Too bad that your meal was uninspiring…at least there’s many more Italian joints to cover(like Frederico’s supper club/dine and dancing); unlike writing about Armenian food.
Pasta is one of those things that I am a bit wary of ordering because it is so simple yet, at times, people charge truckloads of money for it. In fact, the worst Chinese analogy I can provide with Chinese food would be the bowl of noodles at Chef Hung and that was less than $15! (compared to > $30 at some Italian eateries!). In a way, I guess it is the law of diminishing returns: how much “extra” you can get after you have passed certain threshold…
As for Italian food in Downtown/West End, there is Nook and Ciao Bella. The later, while not necessarily the best (some tends to be more on the lines of American Italian), it certainly looked better than what you got…
Bow – I went to Frederico’s a long time ago and I was actually considering it before Cafe Il Nido… next time though!

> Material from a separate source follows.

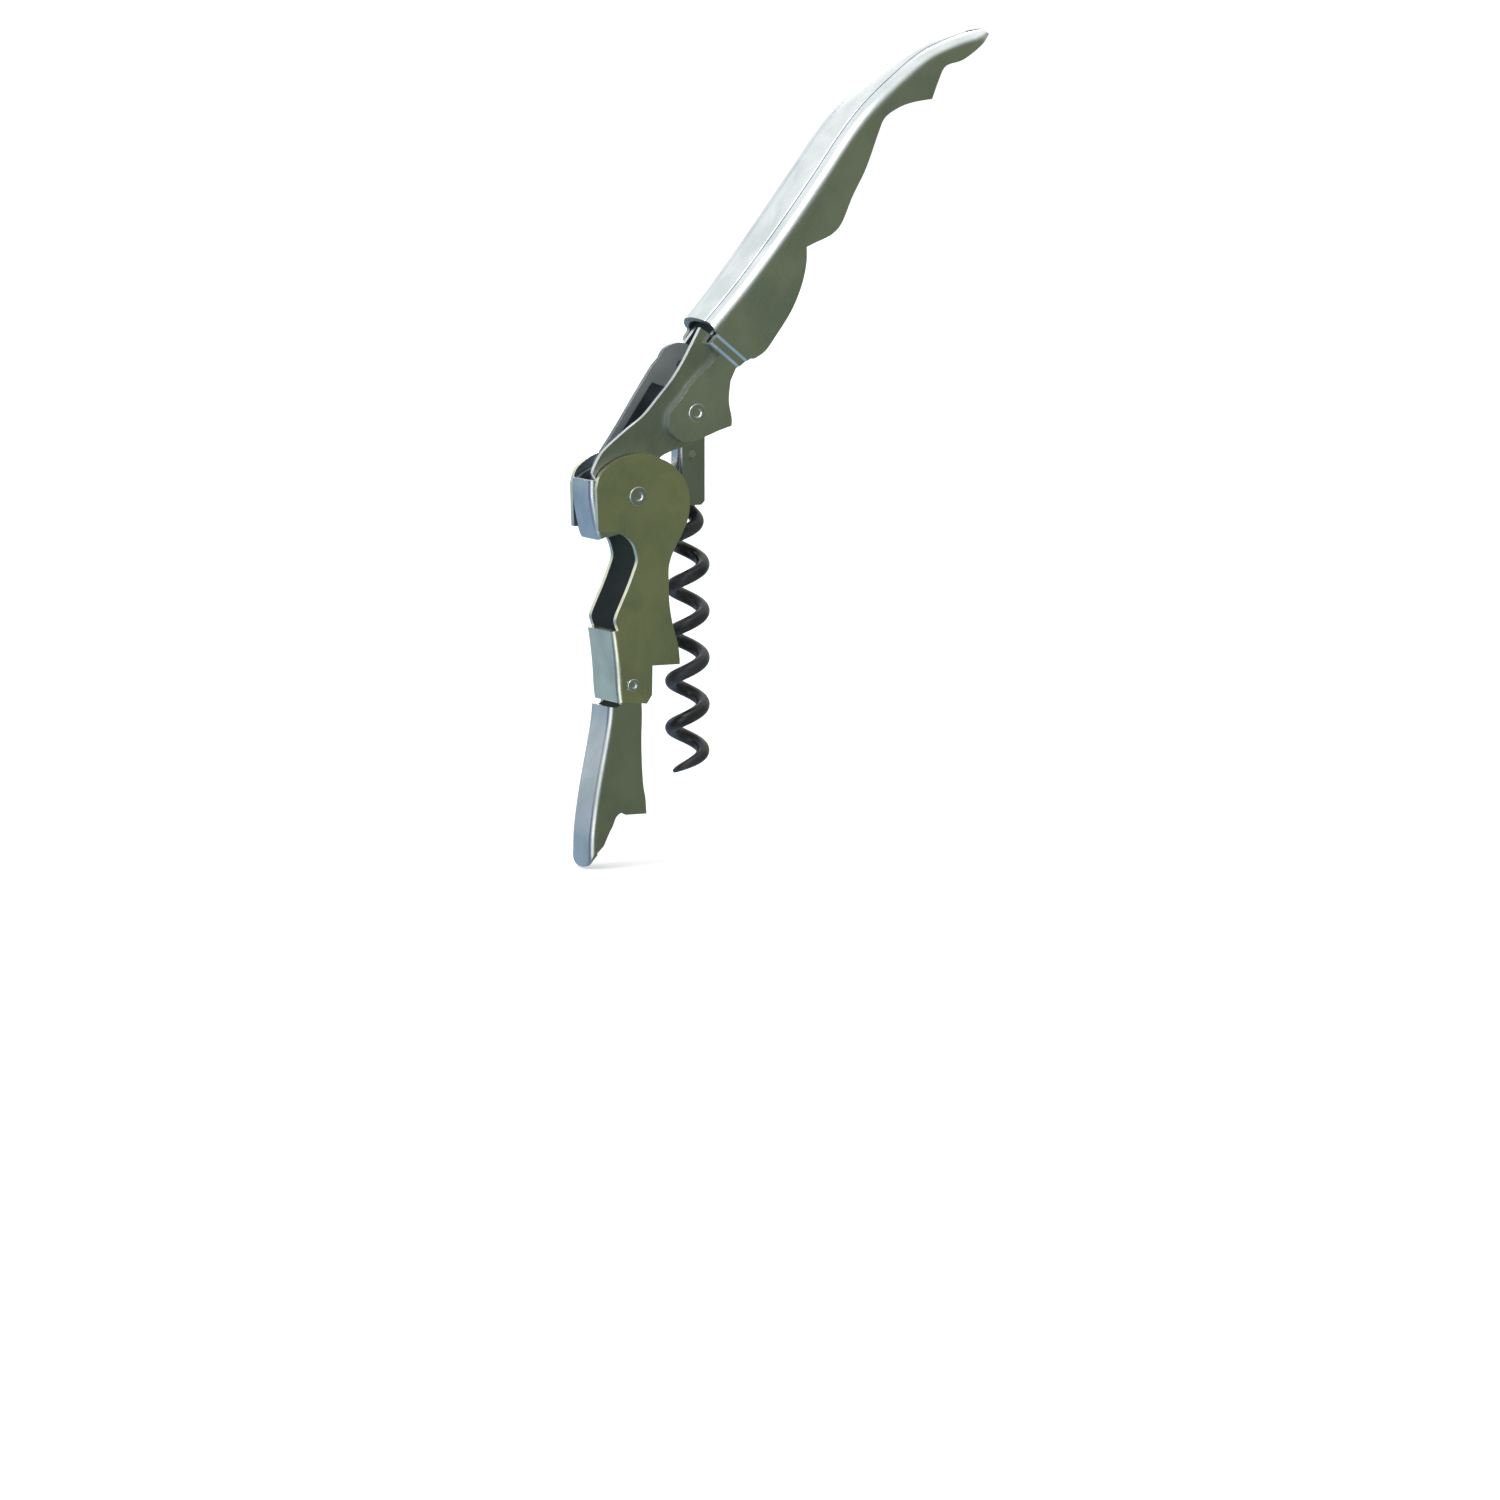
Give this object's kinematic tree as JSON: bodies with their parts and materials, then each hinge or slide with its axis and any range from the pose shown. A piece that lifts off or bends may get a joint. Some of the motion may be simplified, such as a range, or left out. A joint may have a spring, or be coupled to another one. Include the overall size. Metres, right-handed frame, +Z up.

KimHo – yes I’ve been to Ciao Bella before, but it’s been a while. I agree, pasta is very simple, but I never find main courses at Italian restaurants very worth it. Pastas are usually $17-20 at casual fine dining ones, while the mains are $24+…. I’m just an “okay” fan of Italian anyways… sometimes I find it just gets so repetitive. AUTHENTIC Italian on the other hand… I like!